== Dataset content ==
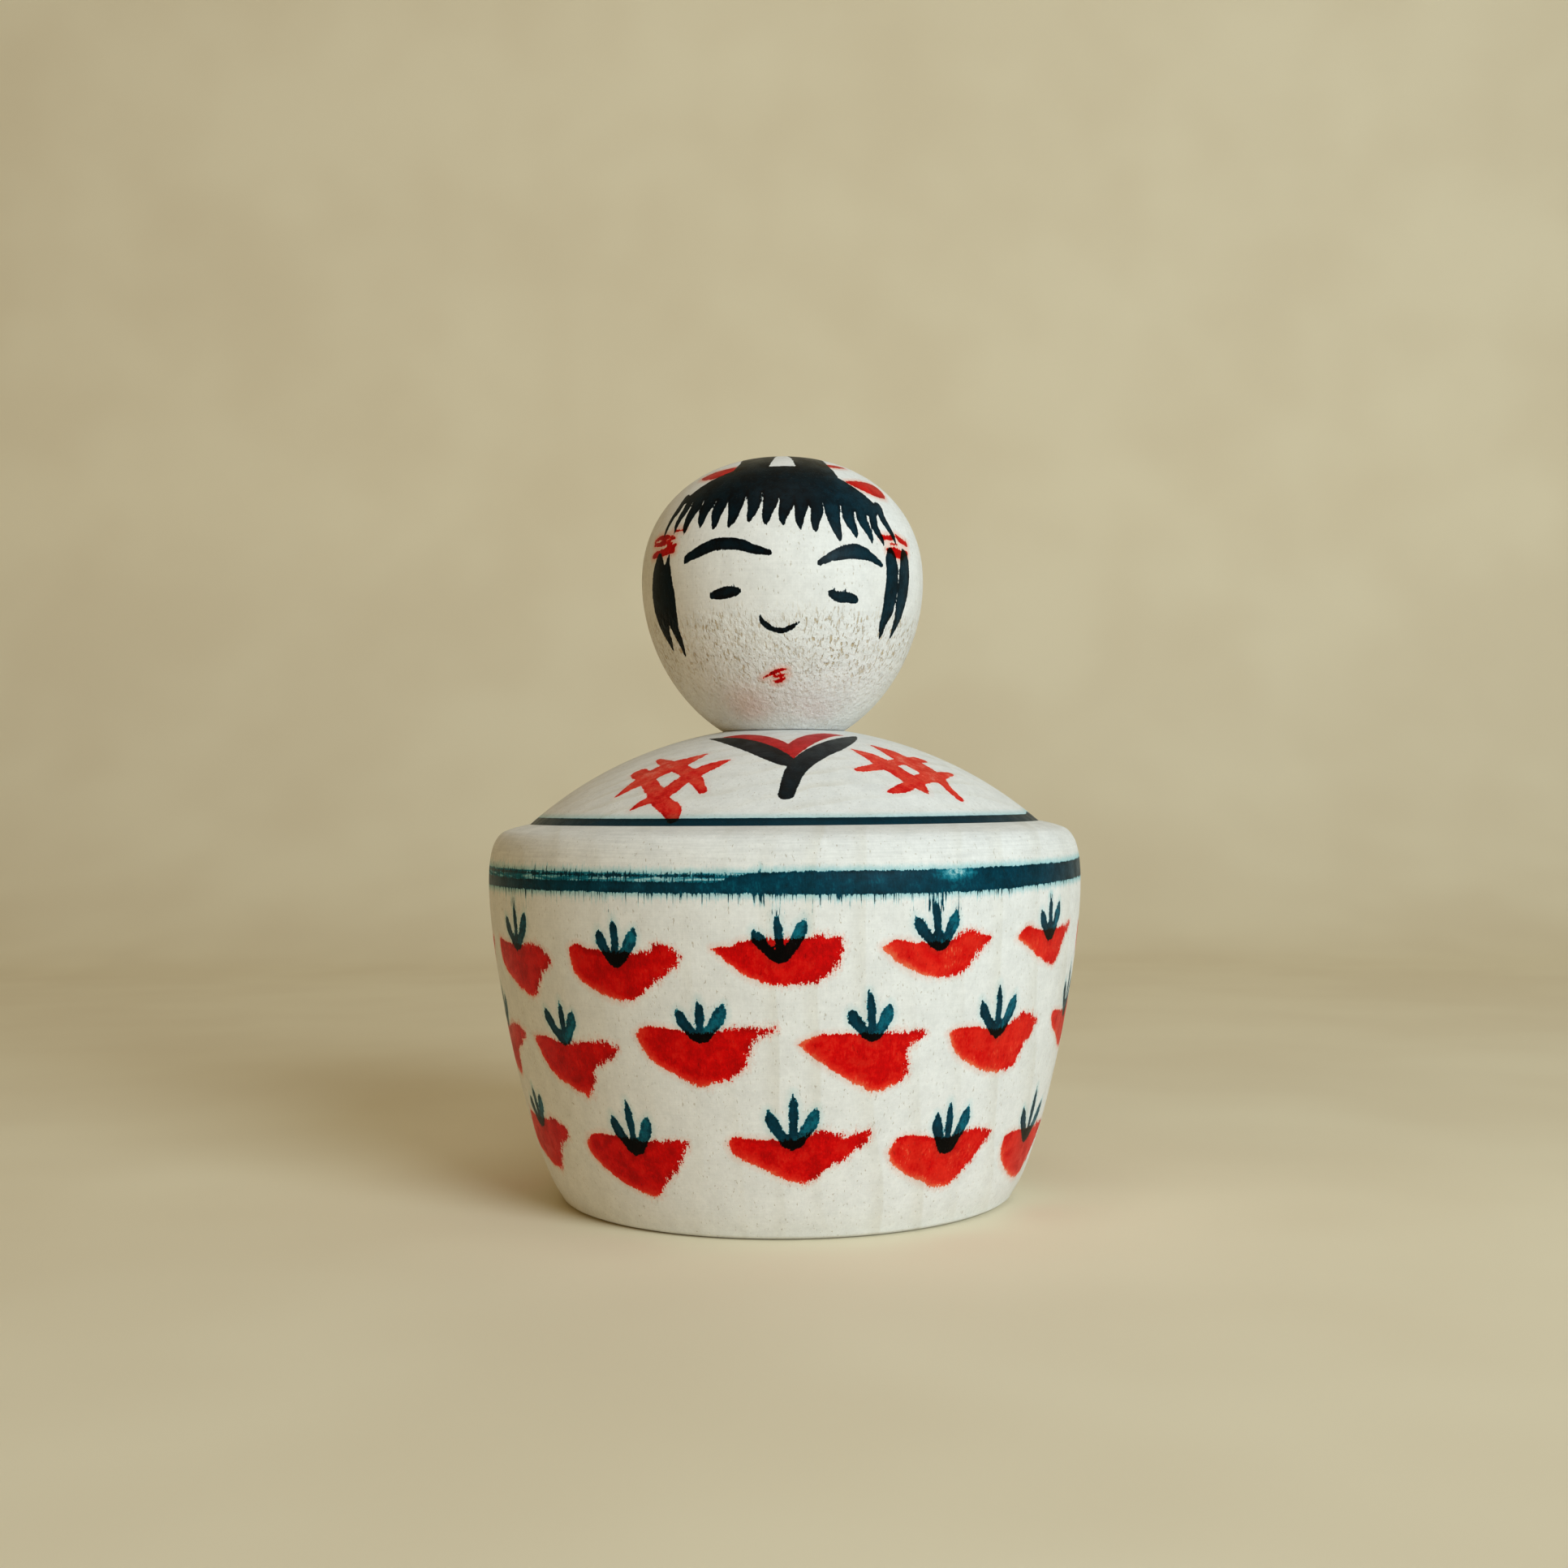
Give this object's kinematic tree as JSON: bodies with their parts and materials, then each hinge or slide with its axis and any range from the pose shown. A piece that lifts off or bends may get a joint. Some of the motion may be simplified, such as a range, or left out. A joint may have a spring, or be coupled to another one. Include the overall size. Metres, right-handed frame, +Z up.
{
  "type": "kokeshi doll",
  "caption": "Turned wooden doll in a round cradle: a hollow pot with painted flowers, a domed shoulder lid that lifts off, and a ball head that turns in the lid.",
  "frame": {"origin": "centre of the foot, on the surface that the doll stands on", "axes": "+Z up the turning axis, through the head; the painted face looks along -Y"},
  "size_m": [0.064, 0.064, 0.08],
  "materials": {
    "cradle_wood": "waxed, with red and blue-green dye flowers",
    "lid_wood": "waxed, with a black and red painted collar",
    "head_wood": "waxed, with black painted hair and features"
  },
  "bodies": {
    "pot": {"cradle_pot": "cradle_wood"},
    "lid": {"shoulder_lid": "lid_wood"},
    "head": {"doll_head": "head_wood"}
  },
  "joints": [
    {"name": "lid_lift", "type": "slide", "parent": "pot", "child": "lid", "axis": [0, 0, 1], "range_m": [0, 0.03]},
    {"name": "head_turn", "type": "hinge", "parent": "lid", "child": "head", "pos_m": [0, 0, 0.0502], "axis": [0, 0, 1], "continuous": true}
  ]
}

== Task requirements ==
Copy every line exactly. Leave nothing out.

== Task response ==
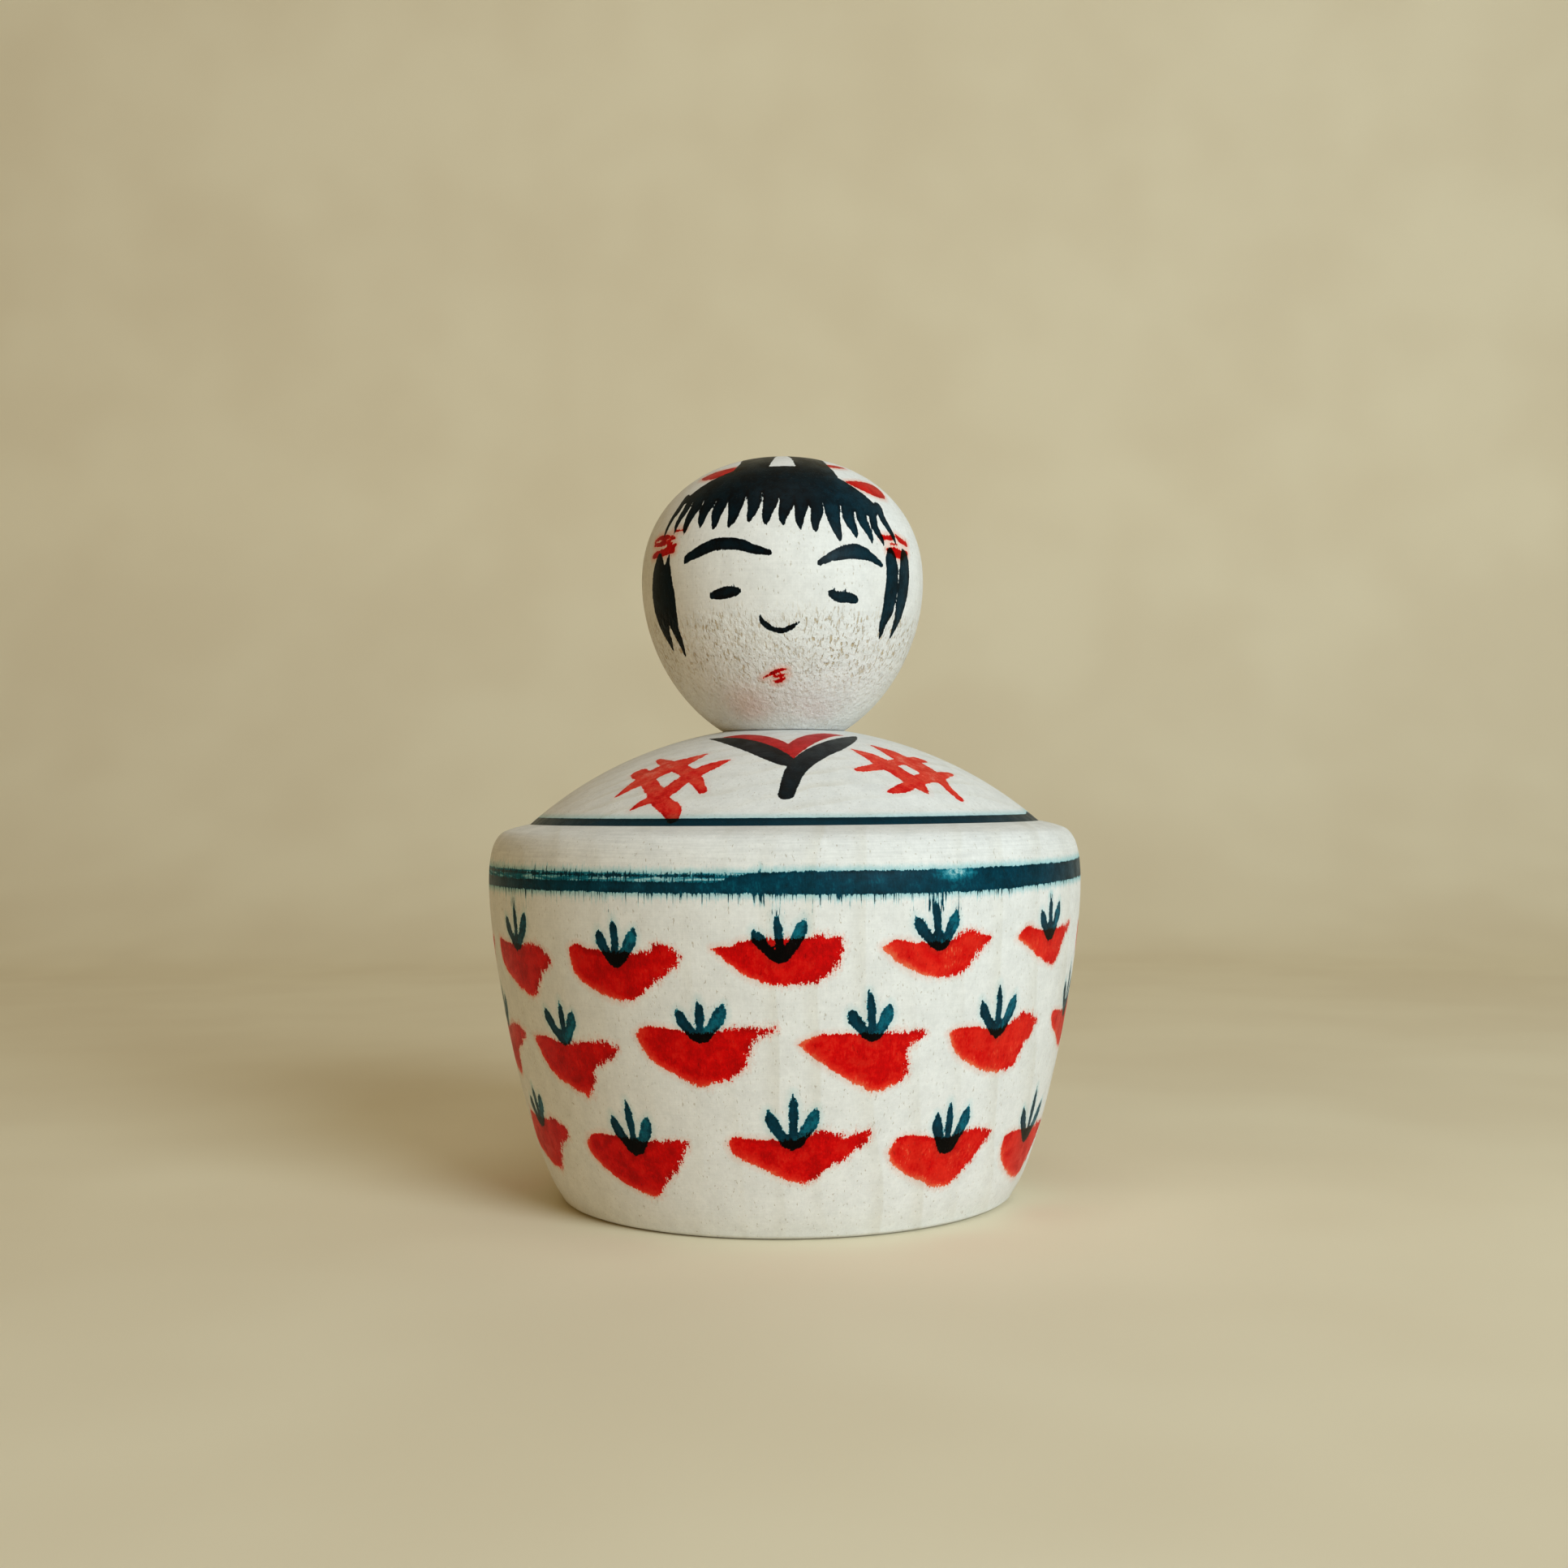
Give this object's kinematic tree as JSON: bodies with their parts and materials, then each hinge or slide with its axis and any range from the pose shown. A piece that lifts off or bends may get a joint. Some of the motion may be simplified, such as a range, or left out. A joint may have a spring, or be coupled to another one. Include the overall size. Metres, right-handed frame, +Z up.
{
  "type": "kokeshi doll",
  "caption": "Turned wooden doll in a round cradle: a hollow pot with painted flowers, a domed shoulder lid that lifts off, and a ball head that turns in the lid.",
  "frame": {"origin": "centre of the foot, on the surface that the doll stands on", "axes": "+Z up the turning axis, through the head; the painted face looks along -Y"},
  "size_m": [0.064, 0.064, 0.08],
  "materials": {
    "cradle_wood": "waxed, with red and blue-green dye flowers",
    "lid_wood": "waxed, with a black and red painted collar",
    "head_wood": "waxed, with black painted hair and features"
  },
  "bodies": {
    "pot": {"cradle_pot": "cradle_wood"},
    "lid": {"shoulder_lid": "lid_wood"},
    "head": {"doll_head": "head_wood"}
  },
  "joints": [
    {"name": "lid_lift", "type": "slide", "parent": "pot", "child": "lid", "axis": [0, 0, 1], "range_m": [0, 0.03]},
    {"name": "head_turn", "type": "hinge", "parent": "lid", "child": "head", "pos_m": [0, 0, 0.0502], "axis": [0, 0, 1], "continuous": true}
  ]
}